Stannis also gives Jon some last advice: he should send Alliser Thorne elsewhere. "I heard it was best to keep your enemies close," Jon replies. "Whoever said that didn't have many enemies." We love you, Stannis. Davos sticks around to tell Jon that Stannis likes him, secretly. He also tries to suggest maybe the best way to protect the realm is not to hang at the Wall, but to fight. "Just one man's opinion." Maybe that food for thought will pay off down the line, too, who knows.

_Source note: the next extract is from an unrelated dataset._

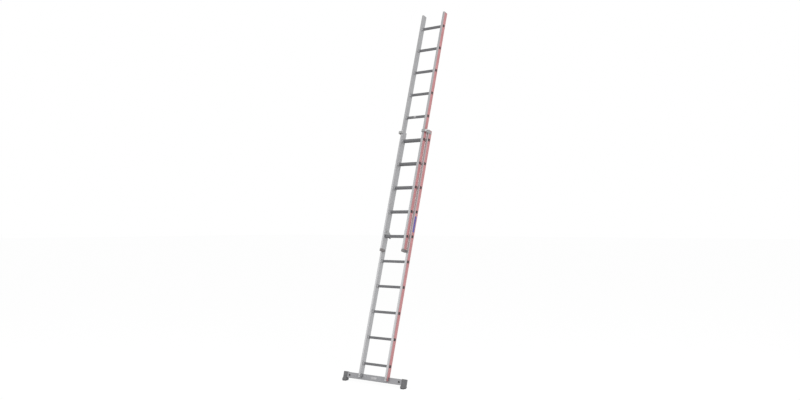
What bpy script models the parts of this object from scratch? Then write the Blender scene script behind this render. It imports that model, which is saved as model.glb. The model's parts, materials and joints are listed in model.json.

Finally, we get to see Jon in action in his new job as Lord Commander. He starts his meeting charming and funny, assigning someone to latrine digging duty in a way that makes everyone, even that guy, laugh. Then he declares Alliser First Ranger — going against Stannis' advice and proving that he can be noble even to his enemies. In the other hand, he decides to put Janos Slynt in control of Greyguard, an abandoned castle Janos has no interest in restoring.
When Janos refuses, Jon proves exactly how tough he can be: "You mistake me... that was a command, not an offer." When Janos still refuses Jon freaking kills him. Straight up cuts off his head. God. Damn.
On the Road to Volantis: But Which Queen?
Tyrion (Peter Dinklage) is still bored, so he forces Varys (Conleth Hill) to let him out, which goes about as well as you'd expect. They hang out in Volentis, watch a priestess for the Red God, who calls Dany the savior, interestingly, and then head to a whorehouse, where Tyrion realizes he's not actually up for sex. While there, he's spotted by none other than our old friend Jorah Mormont (Iain Glen), who, um, kidnaps him. Yep. Jorah is taking Tyrion to "the queen." But here's the question: Does he mean Cersei, for the money, or Dany, the woman he considers queen? Tune in next week!
Stray Thoughts and Observations:
Maester Aemon is not feeling well. We hope he's OK, but we're gonna guess he's not.
There is literally a flayed person at Winterfell, and it is horrific. Good job, makeup department.
"You're not marrying Roose Bolton. You'll be marrying his son and heir, Ramsay." Littlefinger presents this like it's a good thing, but Sansa, honey, no. Roose may have stabbed your brother to death, but he'd still make a better husband than his son.
Olly is Jon's steward now. Because it's totally normal to take the kid who killed your one true love under your wing.
Qyburn is still cooking up some sort of FrankenMountain, or so it would seem.
Greyscale is brought up again. Interesting.
Tyrion line of the week: "It's even better luck to suck a dwarf's cock."
"Welcome home, Lady Stark. The North Remembers." That it does.
Theon spots Sansa at Winterfell, but turns his head. We can't wait to see if they interact.